Repeat exactly what appears from the opening line of the listing to the line with "CLOTH_THICKNESS = 0.0015", inclusive.

>> START

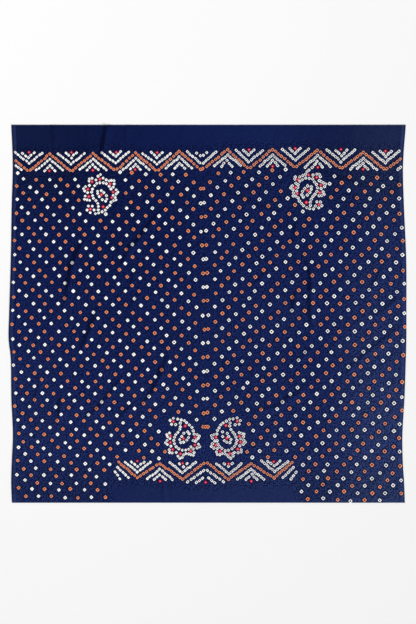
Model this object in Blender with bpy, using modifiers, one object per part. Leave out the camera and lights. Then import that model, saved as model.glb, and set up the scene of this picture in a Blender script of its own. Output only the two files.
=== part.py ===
"""A cut length of bandhani: fine cotton, tied, dyed and laid out flat with its face up.

It is one sheet. The two ends were cut straight across, at +Y and -Y, and the two long
edges, at -X and +X, are the selvedges, drawn slightly in and out by the tying. The cloth
keeps low, soft ridges from being folded and handled, and it lies flat between them.

Metres, +Z up. The origin is on the surface under the cloth, below its middle, and +Y
runs to the end with the full-width border.
"""

import math
from collections import namedtuple

import bpy
import numpy as np
from mathutils import Vector
from mathutils.geometry import delaunay_2d_cdt

# The sheet
LENGTH = 1.02  # between the cut ends
NOMINAL_WIDTH = 1.068  # between the selvedges before the tying drew them in and out
LYING_WIDTH = 0.996  # the middle stretch, which lies right down on the surface
CLOTH_THICKNESS = 0.0015

# How far each selvedge lies from the middle, from the lower end to the upper one
Selvedge = namedtuple("Selvedge", "along left right")
SELVEDGES = (
    Selvedge(-0.510, 0.5285, 0.5325),
    Selvedge(-0.455, 0.5305, 0.5305),
    Selvedge(-0.400, 0.5290, 0.5270),
    Selvedge(-0.325, 0.5260, 0.5260),
    Selvedge(-0.225, 0.5300, 0.5320),
    Selvedge(-0.125, 0.5310, 0.5355),
    Selvedge(-0.065, 0.5370, 0.5370),
    Selvedge(0.015, 0.5350, 0.5370),
    Selvedge(0.150, 0.5310, 0.5365),
    Selvedge(0.290, 0.5290, 0.5300),
    Selvedge(0.400, 0.5260, 0.5275),
    Selvedge(0.510, 0.5300, 0.5350),
)
SELVEDGE_LIFT = 0.0022  # the side edges stand up a little, because they are woven tighter

# The ridges: each follows its path of (x, y) points in a smooth line. One that starts
# past a cut end runs off it at full height.
Ridge = namedtuple("Ridge", "name path width height")
RIDGES = (
    Ridge("upper_end", ((-0.276, 0.560), (-0.280, 0.510), (-0.288, 0.415)), 0.026, 0.0050),
    Ridge("left_long", ((-0.335, 0.215), (-0.358, 0.16), (-0.383, 0.056), (-0.395, -0.01)), 0.028, 0.0045),
    Ridge("left_slant", ((-0.105, 0.312), (-0.164, 0.245), (-0.218, 0.18), (-0.248, 0.11)), 0.030, 0.0045),
    Ridge("left_short", ((-0.202, 0.092), (-0.238, 0.030)), 0.026, 0.0026),
    Ridge("left_low", ((-0.303, 0.010), (-0.334, -0.063), (-0.357, -0.125)), 0.028, 0.0040),
    Ridge("low_inner", ((-0.106, -0.108), (-0.145, -0.187), (-0.177, -0.24), (-0.222, -0.272)), 0.030, 0.0045),
    Ridge("low_outer", ((-0.230, -0.163), (-0.280, -0.233), (-0.340, -0.286)), 0.030, 0.0042),
    Ridge("low_left", ((-0.398, -0.215), (-0.417, -0.297)), 0.026, 0.0028),
    Ridge("low_edge", ((-0.453, -0.170), (-0.463, -0.250)), 0.026, 0.0028),
    Ridge("right_long", ((0.265, 0.163), (0.274, 0.072), (0.282, -0.017), (0.297, -0.108)), 0.028, 0.0042),
    Ridge("right_inner", ((0.227, 0.064), (0.234, -0.018)), 0.026, 0.0026),
    Ridge("right_upper", ((0.018, 0.344), (0.098, 0.313), (0.133, 0.299), (0.205, 0.272)), 0.034, 0.0032),
    Ridge("right_top", ((0.325, 0.392), (0.390, 0.368), (0.448, 0.338)), 0.032, 0.0026),
    Ridge("right_edge", ((0.474, 0.124), (0.438, 0.048)), 0.032, 0.0028),
    Ridge("right_low", ((0.482, -0.05), (0.460, -0.07), (0.414, -0.106), (0.353, -0.166)), 0.032, 0.0045),
    Ridge("right_bottom", ((0.266, -0.180), (0.214, -0.227), (0.145, -0.257)), 0.030, 0.0040),
    Ridge("middle_fold", ((-0.012, 0.325), (-0.006, 0.020), (-0.005, -0.300)), 0.024, 0.0016),
)
RIDGE_RUN_OUT = 0.40  # the share of its length over which a ridge rises or dies away at each end
RIDGE_TIP = 0.5  # a ridge's width at its very ends, as a share of its full width

# The mesh
PATH_STEP = 0.003  # between the points that a smooth line is read at
STATION_STEP = 0.012  # between the rows of points across a ridge
LINES_PER_RIDGE = 7  # side by side, from one foot of a ridge over its crest to the other
EDGE_STEP = 0.034  # between the points along the edges
CREASED_EDGE_STEP = 0.006  # the same where a ridge runs off a cut end
FLAT_STEP = 0.083  # between the points where the cloth lies flat
RIDGE_GAP = 0.014  # a point of the flat keeps this far from a ridge's points
LEAST_GAP = 0.004  # a ridge's points keep this far from the cut ends

NAVY = (0.0130, 0.0230, 0.0900, 1.0)
COTTON_ROUGHNESS = 0.82


def smooth_line(points):
    """Points PATH_STEP apart on a Catmull-Rom curve through the given ones."""
    given = np.array(points, float)
    before, after = 2 * given[0] - given[1], 2 * given[-1] - given[-2]
    knots = np.vstack([before, given, after])
    line = []
    for a, b, c, d in zip(knots, knots[1:], knots[2:], knots[3:]):
        steps = max(2, math.ceil(np.linalg.norm(c - b) / PATH_STEP))
        t = np.linspace(0, 1, steps, endpoint=False)[:, None]
        line.append(
            0.5 * (2 * b + (c - a) * t + (2 * a - 5 * b + 4 * c - d) * t**2 + (3 * b - a - 3 * c + d) * t**3)
        )
    return np.vstack([*line, given[-1:]])


def selvedge_reach(y, side):
    """How far the left or right selvedge lies from the middle at each y."""
    line = smooth_line([(row.along, getattr(row, side)) for row in SELVEDGES])
    return np.interp(y, line[:, 0], line[:, 1])


def run_out(share_along):
    """A ridge's height as a share of its full height: it rises and dies away at its ends."""
    from_end = np.minimum(share_along, 1 - share_along) / RIDGE_RUN_OUT
    return np.sin(np.clip(from_end, 0, 1) * math.pi / 2)


def half_width(ridge, share_along):
    return ridge.width / 2 * (RIDGE_TIP + (1 - RIDGE_TIP) * run_out(share_along))


def ridge_height(points, ridge):
    """How high a ridge lifts the cloth at each point: a rounded crest between two feet."""
    line = smooth_line(ridge.path)
    apart = np.hypot(points[:, :1] - line[:, 0], points[:, 1:] - line[:, 1])
    share_along = apart.argmin(axis=1) / (len(line) - 1)
    across = np.clip(apart.min(axis=1) / half_width(ridge, share_along), 0, 1)
    return ridge.height * run_out(share_along) * (1 + np.cos(across * math.pi)) / 2


def ridges_height(points):
    return np.max([ridge_height(points, ridge) for ridge in RIDGES], axis=0)


def ridge_points(ridge):
    """Rows of points across a ridge, from foot to foot, so that mesh edges follow its crest."""
    line = smooth_line(ridge.path)
    length = np.linalg.norm(np.diff(line, axis=0), axis=1).sum()
    stations = np.linspace(0, 1, max(3, round(length / STATION_STEP)))
    at = np.round(stations * (len(line) - 1)).astype(int)
    along = np.gradient(line, axis=0)[at]
    along /= np.linalg.norm(along, axis=1)[:, None]
    square_to = np.column_stack([-along[:, 1], along[:, 0]])
    reach = half_width(ridge, stations)[:, None]
    offsets = np.linspace(-1, 1, LINES_PER_RIDGE)
    points = np.vstack([line[at] + offset * reach * square_to for offset in offsets])
    return points[np.abs(points[:, 1]) < LENGTH / 2 - LEAST_GAP]


def evenly(low, high, step):
    return np.linspace(low, high, round((high - low) / step) + 1)


def edge_points():
    """Points along the cut ends, closer where a ridge runs off, and down the four side lines."""
    side_lines = [side * width / 2 for width in (NOMINAL_WIDTH, LYING_WIDTH) for side in (-1, 1)]
    points = [(x, y) for x in side_lines for y in evenly(-LENGTH / 2, LENGTH / 2, EDGE_STEP)]
    for end in (-LENGTH / 2, LENGTH / 2):
        close = [(x, end) for x in evenly(-LYING_WIDTH / 2, LYING_WIDTH / 2, CREASED_EDGE_STEP)]
        lifted = ridges_height(np.array(close)) > 0
        beside = np.convolve(lifted, (1, 1, 1), "same") > 0
        points += [point for point, kept in zip(close, beside) if kept]
    return np.unique(points, axis=0)


def flat_points():
    """A plain grid over the middle stretch, out to the cut ends."""
    x = evenly(-LYING_WIDTH / 2 + FLAT_STEP, LYING_WIDTH / 2 - FLAT_STEP, FLAT_STEP)
    y = evenly(-LENGTH / 2, LENGTH / 2, FLAT_STEP)
    return np.stack(np.meshgrid(x, y), axis=-1).reshape(-1, 2)


def clear_of(points, ridges):
    """The points that keep RIDGE_GAP from the points of the ridges."""
    apart = np.hypot(points[:, :1] - ridges[:, 0], points[:, 1:] - ridges[:, 1])
    return points[apart.min(axis=1) > RIDGE_GAP]


def laid_out(nominal):
    """Where the underside of each point of the straight-sided cloth lies once it is laid out."""
    side, y = np.sign(nominal[:, 0]), nominal[:, 1]
    from_middle, lying = np.abs(nominal[:, 0]), LYING_WIDTH / 2
    share_out = np.clip((from_middle - lying) / (NOMINAL_WIDTH / 2 - lying), 0, 1)
    reach = np.where(side < 0, selvedge_reach(y, "left"), selvedge_reach(y, "right"))
    x = side * (np.minimum(from_middle, lying) + share_out * (reach - lying))
    z = np.maximum(ridges_height(nominal), SELVEDGE_LIFT * share_out)
    return np.column_stack([x, y, z])


def dyed_cotton():
    material = bpy.data.materials.new("dyed_cotton")
    material.use_nodes = True
    shader = material.node_tree.nodes["Principled BSDF"]
    shader.inputs["Base Color"].default_value = NAVY
    shader.inputs["Roughness"].default_value = COTTON_ROUGHNESS
    shader.inputs["Metallic"].default_value = 0.0
    return material


def make_cloth(collection):
    """One closed sheet: its underside as laid, with the cloth's thickness on top of it."""
    raised = np.vstack([ridge_points(ridge) for ridge in RIDGES])
    edges = edge_points()
    flat = clear_of(flat_points(), raised)
    nominal = [Vector(point) for point in np.vstack([edges, raised, flat])]
    corners, _, faces, *_ = delaunay_2d_cdt(nominal, [], [], 0, LEAST_GAP / 10)
    mesh = bpy.data.meshes.new("bandhani_cloth")
    mesh.from_pydata(laid_out(np.array(corners)).tolist(), [], faces)
    mesh.materials.append(dyed_cotton())
    cloth = bpy.data.objects.new("bandhani_cloth", mesh)
    collection.objects.link(cloth)
    thickness = cloth.modifiers.new("cloth_thickness", "SOLIDIFY")
    thickness.thickness = CLOTH_THICKNESS
    thickness.offset = 1.0
    return cloth


for old in list(bpy.data.objects):
    bpy.data.objects.remove(old, do_unlink=True)
fabric = bpy.data.collections.new("bandhani_fabric")
bpy.context.scene.collection.children.link(fabric)
make_cloth(fabric)
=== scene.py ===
"""A cut length of bandhani, laid out flat: fine cotton with some two thousand tied dots.

First comes the table, and then the cloth: how it lies, where each knot was tied (the
field, the two borders and the four paisleys), the sheet itself with a pucker at every
knot, and the dyes. Metres, +Z up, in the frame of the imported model.
"""

import math
from collections import namedtuple

import bpy
import numpy as np
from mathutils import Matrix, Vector, kdtree, noise
from mathutils.geometry import delaunay_2d_cdt


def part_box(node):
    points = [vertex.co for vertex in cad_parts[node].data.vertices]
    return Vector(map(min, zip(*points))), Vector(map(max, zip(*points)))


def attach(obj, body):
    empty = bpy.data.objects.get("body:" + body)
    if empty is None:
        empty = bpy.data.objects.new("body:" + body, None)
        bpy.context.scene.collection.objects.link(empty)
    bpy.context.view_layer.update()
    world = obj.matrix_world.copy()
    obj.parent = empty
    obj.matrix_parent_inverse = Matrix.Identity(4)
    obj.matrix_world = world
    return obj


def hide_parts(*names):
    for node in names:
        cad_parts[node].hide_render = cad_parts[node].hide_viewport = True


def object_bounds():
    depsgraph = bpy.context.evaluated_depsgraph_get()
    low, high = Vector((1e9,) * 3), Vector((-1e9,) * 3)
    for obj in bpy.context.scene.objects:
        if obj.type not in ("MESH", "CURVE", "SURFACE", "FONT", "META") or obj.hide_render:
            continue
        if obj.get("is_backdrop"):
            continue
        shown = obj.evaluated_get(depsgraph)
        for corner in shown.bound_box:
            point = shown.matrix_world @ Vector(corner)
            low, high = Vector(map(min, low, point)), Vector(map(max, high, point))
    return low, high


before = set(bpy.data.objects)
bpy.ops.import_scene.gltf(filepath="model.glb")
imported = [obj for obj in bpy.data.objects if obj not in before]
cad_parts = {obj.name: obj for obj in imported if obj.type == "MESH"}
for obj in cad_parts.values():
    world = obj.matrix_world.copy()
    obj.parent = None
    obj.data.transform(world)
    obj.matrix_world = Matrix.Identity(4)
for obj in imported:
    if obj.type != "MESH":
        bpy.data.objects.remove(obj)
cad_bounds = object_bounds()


# ---- The table -----------------------------------------------------------------------
# A plain, nearly white top that the cloth is laid on. It isn't part of the cloth, and it
# lies a hair lower than the cloth's lowest points.

TABLE_SIZE = 12.0
TABLE_DROP = 0.0004
TABLE_PAINT = {"Base Color": (0.90, 0.90, 0.90, 1), "Roughness": 0.9, "Specular IOR Level": 0.1}


def plain_finish(name, values):
    """A material whose shader's own sockets are set to plain values."""
    material = bpy.data.materials.new(name)
    material.use_nodes = True
    for label, value in values.items():
        material.node_tree.nodes["Principled BSDF"].inputs[label].default_value = value
    return material


half_table = TABLE_SIZE / 2
table_corners = [
    (x * half_table, y * half_table, -TABLE_DROP) for x, y in ((-1, -1), (1, -1), (1, 1), (-1, 1))
]
table_mesh = bpy.data.meshes.new("table_top")
table_mesh.from_pydata(table_corners, [], [(0, 1, 2, 3)])
table = bpy.data.objects.new("table_top", table_mesh)
bpy.context.scene.collection.objects.link(table)
table_mesh.materials.append(plain_finish("table_paint", TABLE_PAINT))
table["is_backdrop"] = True


# ---- How the cloth lies --------------------------------------------------------------
# One cut length of fine plain-woven cotton, its two ends cut straight and its two long
# edges left as woven selvedges, which the tying drew in and out. It was tied folded in
# half, so a faint fold runs down its middle, and soft ridges are left from handling.

low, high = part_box("bandhani_cloth")
END = (high[1] - low[1]) / 2
HALF_WIDTH = 0.534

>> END

- **Task response**
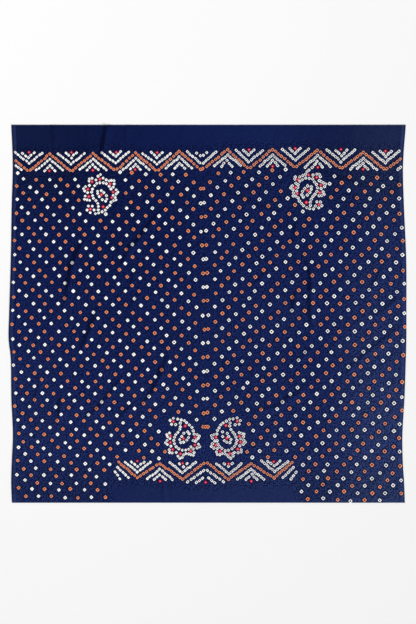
Model this object in Blender with bpy, using modifiers, one object per part. Leave out the camera and lights. Then import that model, saved as model.glb, and set up the scene of this picture in a Blender script of its own. Output only the two files.
=== part.py ===
"""A cut length of bandhani: fine cotton, tied, dyed and laid out flat with its face up.

It is one sheet. The two ends were cut straight across, at +Y and -Y, and the two long
edges, at -X and +X, are the selvedges, drawn slightly in and out by the tying. The cloth
keeps low, soft ridges from being folded and handled, and it lies flat between them.

Metres, +Z up. The origin is on the surface under the cloth, below its middle, and +Y
runs to the end with the full-width border.
"""

import math
from collections import namedtuple

import bpy
import numpy as np
from mathutils import Vector
from mathutils.geometry import delaunay_2d_cdt

# The sheet
LENGTH = 1.02  # between the cut ends
NOMINAL_WIDTH = 1.068  # between the selvedges before the tying drew them in and out
LYING_WIDTH = 0.996  # the middle stretch, which lies right down on the surface
CLOTH_THICKNESS = 0.0015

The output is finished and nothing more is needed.